To set privileges for a user or to a role:
- In the Users table, identify the user to set privileges for and click under the appropriate column (Select, Alter, Create Table, etc.) to either enable or disable that privilege. A green checkmark indicates that the privilege is enabled.
- Click Save.
Editing an S3 Source
Once an S3 source has been created, you can make edits to it, when needed. To edit an S3 source:
- From the Datasets page, on the bottom-left of the page, click Data Lakes. A list of data lakes displays.
- In the All Data Lakes section, under the Actions column, hover over a data lake to display the hidden Settings (gear) icon, and click the icon > Edit Details.
Alternatively, you can click the name of the data lake, and, from the resulting data lake page, on the upper-right of the page, click the Settings (gear) icon.
- In the Edit Source dialog box, you can make changes in the General settings, updating the Authentication credentials or the connections to public S3 buckets, as needed.
You cannot change the name of the Amazon S3 source.
You can also make changes to any of the optional settings, including Advanced Options, Reflection Refresh, Metadata, and Privileges.
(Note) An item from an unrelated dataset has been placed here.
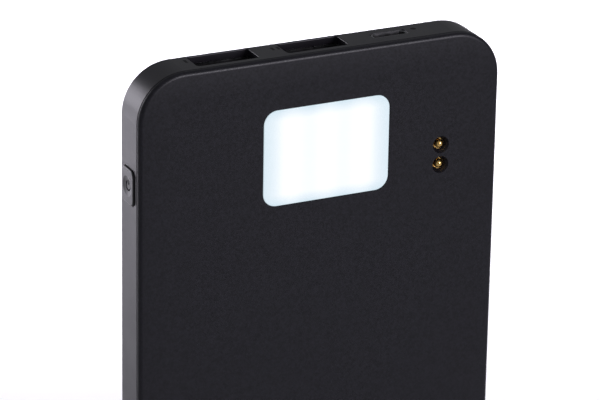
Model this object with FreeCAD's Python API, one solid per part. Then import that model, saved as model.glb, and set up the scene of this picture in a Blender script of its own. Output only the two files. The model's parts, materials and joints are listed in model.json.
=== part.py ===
import FreeCAD, Part
import math
import os

os.makedirs("parts", exist_ok=True)

# Slim power bank with two USB-A outputs, a micro-USB input, a lamp window and two spring contacts
# on its front, and a push button on its left side.
# Millimetres. It stands upright: X is its width, the front faces -Y, +Z is up.
# The origin is the middle of the bottom. Places across the thickness are given as a depth
# behind the front face.

# Enclosure
WIDTH = 78.5
HEIGHT = 145.0
THICKNESS = 9.5
CORNER = 9.9            # outline corner radius
WALL = 1.5
BACK_WALL = 1.0
BACK_EDGE = 1.0         # rounding between the back and the sides
FACE = 1.5              # front cover thickness
COVER_EDGE = 1.1        # depth of the cover's side, down to the parting line
EDGE_RADIUS = 0.9       # rounding between the cover's side and its face
CROWN_RADIUS = 70.0     # towards its edges the face falls away on this radius
CROWN_SLOPE = 4.0       # degrees, where the crown meets the rounding
GROOVE = 0.2            # gap of the parting line
RIM = 0.7               # width of the shell's rim outside the cover's seat
SEAT_GAP = 0.1
RIM_CHAMFER = 0.15
SLIDE_GAP = 0.1         # between a socket and the wall it looks through

FRONT = -THICKNESS / 2
INSIDE_BACK = THICKNESS - BACK_WALL
INSIDE_TOP = HEIGHT - WALL
INSIDE_X = WIDTH / 2 - WALL
MID_Z = HEIGHT / 2
RIM_DEPTH = COVER_EDGE + GROOVE

# Snap fit between the cover's lip and the shell: (side, height) and places along the bottom
LIP = 1.0
LIP_GAP = 0.15
LIP_END = 3.0
LIP_USB_RELIEF = 7.4    # half width of the gaps for the USB-A sockets
LIP_BUTTON_RELIEF = 5.4
LIP_RELIEF_DROP = 5.0
SNAP_LENGTH = 8.0
SNAP_DEPTH = (2.2, 2.9)
SNAP_BEAD = 0.45
SNAP_RECESS = 0.6
SNAP_SLACK = 0.15
SNAP_SIDES = ((-1, 25.0), (-1, 80.0), (1, 25.0), (1, 80.0), (1, 112.0))
SNAP_BOTTOM = (-22.0, 22.0)

# Ribs and bosses inside the shell
RIB = 1.0
RIB_FRONT = 4.6
SIDE_RIBS_Z = (18.0, 46.0, 94.0)
FOOT_RIBS_X = (-20.0, 20.0)
DIVIDER = (18.0, 5.6, 105.2, 106.0)     # length, front depth, lower and upper height
RIB_GAP = 0.4                           # between a rib and the cell
BOSS_RADIUS = 1.9
BOSS_FLOOR = 0.2

# USB-A sockets in the top
USB_X = (-19.2, 0.1)
USB_DEPTH = 5.55        # depth of the middle of both sockets
USB_CUTOUT = (13.2, 5.6, 0.7)
USB_SHELL = (13.1, 5.72)
USB_SHELL_CORNER = 0.55
USB_SHEET = 0.3
USB_LENGTH = 10.5
MOUTH_Z = INSIDE_TOP - SLIDE_GAP
USB_REAR = MOUTH_Z - USB_LENGTH
CUTOUT_ROUND = 0.25
FINGER_OFFSET = 3.1     # spring fingers, from the socket's middle
FINGER_WINDOW = (2.5, 2.4, 7.6)         # width, start and end above the rear
FINGER = (1.7, 0.22, 0.3, 0.5)          # width, sheet, root and tip gap
FINGER_BEND = {-1: 2.5, 1: 4.5}         # degrees; less on the tongue's side, to stay clear of it
WING = (1.7, 3.0, 5.4)                  # reach, start and end above the rear
TAIL_SLOT = 4.3                         # half width of the slot for the contacts' tails
TONGUE_WIDTH = 11.1
TONGUE_THICKNESS = 1.84
TONGUE_TOP = MOUTH_Z - 1.4
TONGUE_DEPTH = USB_DEPTH - USB_SHELL[1] / 2 + USB_SHEET + 0.3
TONGUE_BASE = 2.0
TONGUE_BEVEL = 0.4
USB_CONTACT_X = (-3.5, -1.0, 1.0, 3.5)
USB_CONTACT = (1.0, 0.2)                # width and sheet
USB_FOOT = (0.3, 2.2)                   # start and end below the rear

# Micro-USB socket in the top, flush with it
MICRO_X = 16.8
MICRO_FRONT = 4.25      # depth of the shell's front
MICRO_SHELL = (7.5, 2.35)
MICRO_SLANT = 0.7       # its two back corners are cut off
MICRO_SHEET = 0.25
MICRO_CORNER = 0.2
MICRO_CUTOUT = (7.7, 2.55, 0.3)
MICRO_ROUND = 0.15
MICRO_MOUTH = HEIGHT - 0.15
MICRO_LENGTH = 6.6
MICRO_REAR = MICRO_MOUTH - MICRO_LENGTH
MICRO_SURFACE = MICRO_FRONT + MICRO_SHEET + 1.0     # depth of the tongue's contact face
MICRO_TONGUE = (3.6, 0.6, 1.5, 1.0)     # width, thickness, base length, tip gap
MICRO_WING = (1.3, 1.6, 3.4)            # reach, start and end above the rear
MICRO_PINS = 5
MICRO_PITCH = 0.65
MICRO_CONTACT = (0.4, 0.12)
MICRO_FOOT = (0.2, 1.3)

# Printed marks beside the sockets: one bar, two bars and a dot
MARK_X = (-26.9, -7.7, 22.6)
MARK_DEPTH = 6.1
MARK_BAR = (0.6, 1.6)
MARK_STEP = 1.2
MARK_DOT_RADIUS = 0.6
MARK_INSET = 0.2
MARK_SINK = 0.02

# Main board
BOARD_FRONT = 3.7
BOARD_THICKNESS = 1.0
BOARD_BACK = BOARD_FRONT + BOARD_THICKNESS
BOARD_X = 36.0
BOARD_LOW = 107.0
BOARD_HIGH = 143.1
BOARD_CORNER = 7.5
BOARD_GAP = 0.1         # round the sockets
SCREW_PLACES = ((-33.0, 110.5), (33.0, 110.5), (-33.0, 139.5), (33.0, 139.5))
SCREW_RADIUS = 0.75
SCREW_GAP = 0.05
SCREW_HOLE_GAP = 0.2
SCREW_HEAD = (1.5, 0.7, 0.3)            # radius, height, edge rounding
SCREW_CROSS = (0.9, 0.16, 0.4)          # half length, half width, depth
SCREW_TIP_GAP = 0.6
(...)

For information about these settings and guidance on the changes you can make, see Adding an S3 Source.
- Click Save.
Removing an S3 Source
To remove an S3 source:
- From the Datasets page, on the bottom-left of the page, click Data Lakes. A list of data lakes displays.
- In the All Data Lakes section, under the Actions column, hover over a data lake to display the hidden Settings (gear) icon, and click the icon > Remove Source.
- Confirm that you want to remove the source.
Sources containing a large number of files or tables may take longer to be removed. During this time, the source name is grayed out and shows a spinner icon, indicating the source is being removed. Once complete, the source disappears.
- You cannot set connection properties for a proxy server when you configure the Amazon S3 bucket.
- VPC-restricted S3 buckets are not supported.